[Start of Source data]
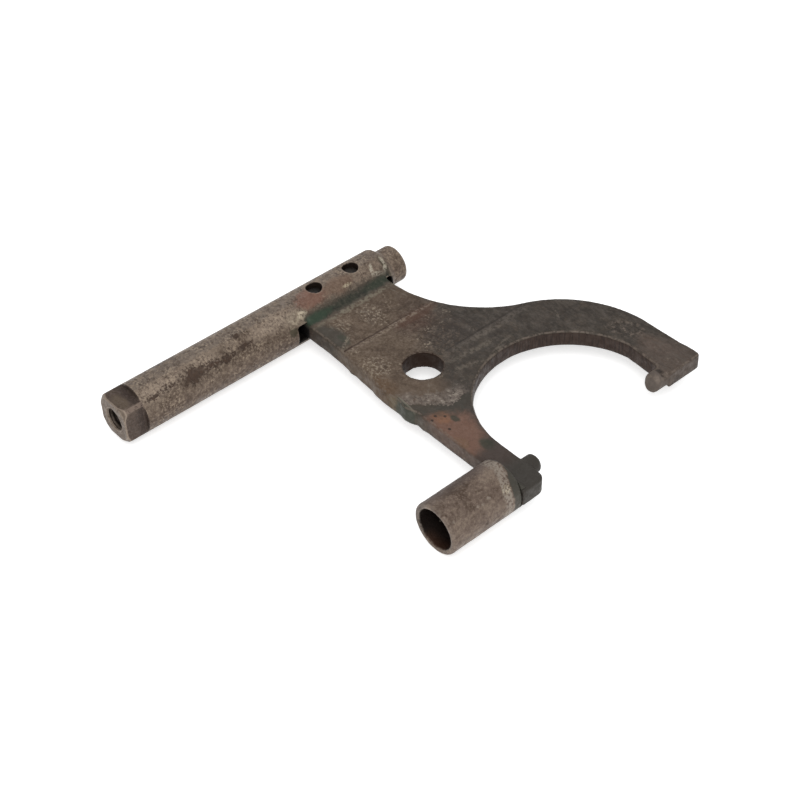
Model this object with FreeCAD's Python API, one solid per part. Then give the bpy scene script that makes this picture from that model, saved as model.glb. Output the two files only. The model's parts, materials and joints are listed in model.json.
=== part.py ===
import FreeCAD, Part
import math
import os

# Pivoting shift fork: a slotted round rail, a profiled fork plate seated in the slot, two cross
# pins and brazed seams, and a guide sleeve brazed to the edge of the lower tine.
# Millimetres. Origin: centre of the squared end's face, on the rail's axis. +Y runs along the
# rail to its stub, +X from the rail to the jaw, and +Z is square to the fork plate.

V = FreeCAD.Vector

# Along the rail, from the squared end to the stub
rail_diameter = 25.0
square_across = 19.5             # across the flats of the squared end
square_length = 10.8
end_chamfer_depth = 1.8          # radial depth of the turned chamfer on the squared end
end_chamfer_length = 1.6
journal_length = 87.4            # plain round rail from the square to the slot
rail_cone_length = 3.6           # cone from the full diameter down to the stub
stub_diameter = 19.0
stub_length = 8.6
stub_chamfer = 0.8

# Tapped hole in the squared end
thread_core_diameter = 10.2      # core of the M12 thread
thread_depth = 26.0
thread_drill_angle = 118.0       # point of the drill at the thread's bottom
thread_countersink = 1.1

# Slot in the rail and the plate's tongue in it
neck_width = 51.3                # the plate's width where it leaves the rail
slot_near_gap = 5.0              # the slot starts this far before the plate
slot_far_gap = 2.5               # and ends this far after it
slot_end_wall = 0.4              # steel left between the slot and the cone
slot_floor_x = -6.5
slot_side_gap = 0.0              # the seam is brazed, so the tongue fills the slot
tongue_end_gap = 0.2

# Cross pins through rail and tongue
pin_diameter = 8.0
pin_margin = 14.6                # from the tongue's near edge to the first pin
pin_spacing = 22.8
pin_recess = 3.0                 # each pin end lies this far under the rail's crest
pin_chamfer = 0.5

# Jaw
jaw_x = 133.9                    # from the rail's axis to the jaw's centre
jaw_rise = 4.5                   # the jaw's centre lies this far beyond the neck
jaw_radius = 45.1
jaw_upper_angle = 99.0           # where the jaw's circle leaves for the upper tine's inner edge

# Outline of the fork plate
plate_thickness = 9.1
plate_edge_radius = 1.3
neck_straight_x = 15.3           # the far edge is straight up to here, then hollow
shoulder_back = 12.9             # centre of the outer round shoulder, from the jaw's centre
shoulder_rise = 8.3
shoulder_radius = 55.2
near_taper_start_x = 28.0        # the near edge tapers from here to the dip under the hole
near_dip_drop = 0.7              # the dip lies this far outside the sleeve's seat
lump_back = 39.9                 # drip left by the cutting flame, from the jaw's centre
lump_length = 10.5
lump_depth = 1.0
lump_rise = 0.5                  # the drip ends this far inside the sleeve's seat
seat_margin = 1.4                # the sleeve's flat seat starts this far beside the sleeve

# Tines
upper_tine_drop = 1.9            # the upper tine's inner edge lies this far inside the jaw's circle
upper_tine_overhang = 4.7        # from the pads' axis to the tine's end
flare_back = 7.1                 # the upper tine's tip is a little wider from here
flare_length = 4.0
flare_width = 0.6
lower_tine_overhang = 12.8
lower_tine_width = 13.9          # between the jaw and the sleeve's seat
tine_corner_radius = 1.8
lower_corner_radius = 4.3

# Round pads at the tine tips
pad_offset = 15.2                # from the jaw's centre to the pads' axis
pad_diameter = 9.0
upper_pad_length = 9.8
lower_pad_length = 6.3
upper_pad_chamfer = 1.5
lower_pad_chamfer = 1.1
upper_pad_slant = 19.0           # degrees; the worn tip is shorter on its upper side

# Round hole in the plate
hole_back = 61.6                 # from the jaw's centre
hole_drop = 35.5
plate_hole_diameter = 19.0

# Guide sleeve on the lower tine
sleeve_offset = 0.1              # from the pads' axis to the sleeve's
sleeve_diameter = 25.0
sleeve_bore = 19.6
sleeve_length = 39.6
sleeve_edge_radius = 1.2
sleeve_bore_chamfer = 0.5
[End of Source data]
### What the task requires
Copy out only the lines running from the beginning of the data to the line with "pin_chamfer = 0.5", both ends included.

### Output for this exercise
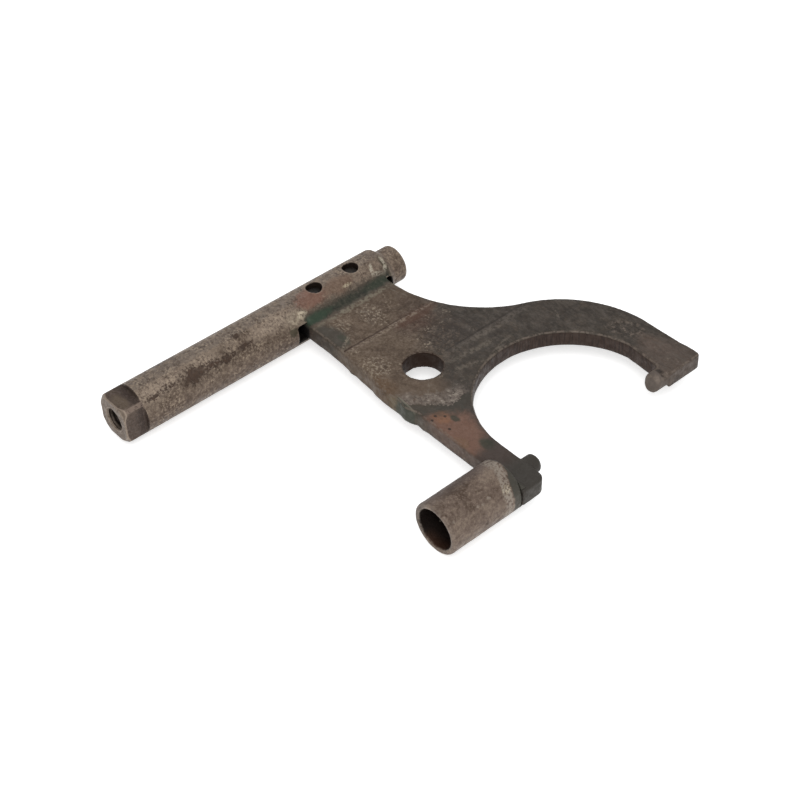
Model this object with FreeCAD's Python API, one solid per part. Then give the bpy scene script that makes this picture from that model, saved as model.glb. Output the two files only. The model's parts, materials and joints are listed in model.json.
=== part.py ===
import FreeCAD, Part
import math
import os

# Pivoting shift fork: a slotted round rail, a profiled fork plate seated in the slot, two cross
# pins and brazed seams, and a guide sleeve brazed to the edge of the lower tine.
# Millimetres. Origin: centre of the squared end's face, on the rail's axis. +Y runs along the
# rail to its stub, +X from the rail to the jaw, and +Z is square to the fork plate.

V = FreeCAD.Vector

# Along the rail, from the squared end to the stub
rail_diameter = 25.0
square_across = 19.5             # across the flats of the squared end
square_length = 10.8
end_chamfer_depth = 1.8          # radial depth of the turned chamfer on the squared end
end_chamfer_length = 1.6
journal_length = 87.4            # plain round rail from the square to the slot
rail_cone_length = 3.6           # cone from the full diameter down to the stub
stub_diameter = 19.0
stub_length = 8.6
stub_chamfer = 0.8

# Tapped hole in the squared end
thread_core_diameter = 10.2      # core of the M12 thread
thread_depth = 26.0
thread_drill_angle = 118.0       # point of the drill at the thread's bottom
thread_countersink = 1.1

# Slot in the rail and the plate's tongue in it
neck_width = 51.3                # the plate's width where it leaves the rail
slot_near_gap = 5.0              # the slot starts this far before the plate
slot_far_gap = 2.5               # and ends this far after it
slot_end_wall = 0.4              # steel left between the slot and the cone
slot_floor_x = -6.5
slot_side_gap = 0.0              # the seam is brazed, so the tongue fills the slot
tongue_end_gap = 0.2

# Cross pins through rail and tongue
pin_diameter = 8.0
pin_margin = 14.6                # from the tongue's near edge to the first pin
pin_spacing = 22.8
pin_recess = 3.0                 # each pin end lies this far under the rail's crest
pin_chamfer = 0.5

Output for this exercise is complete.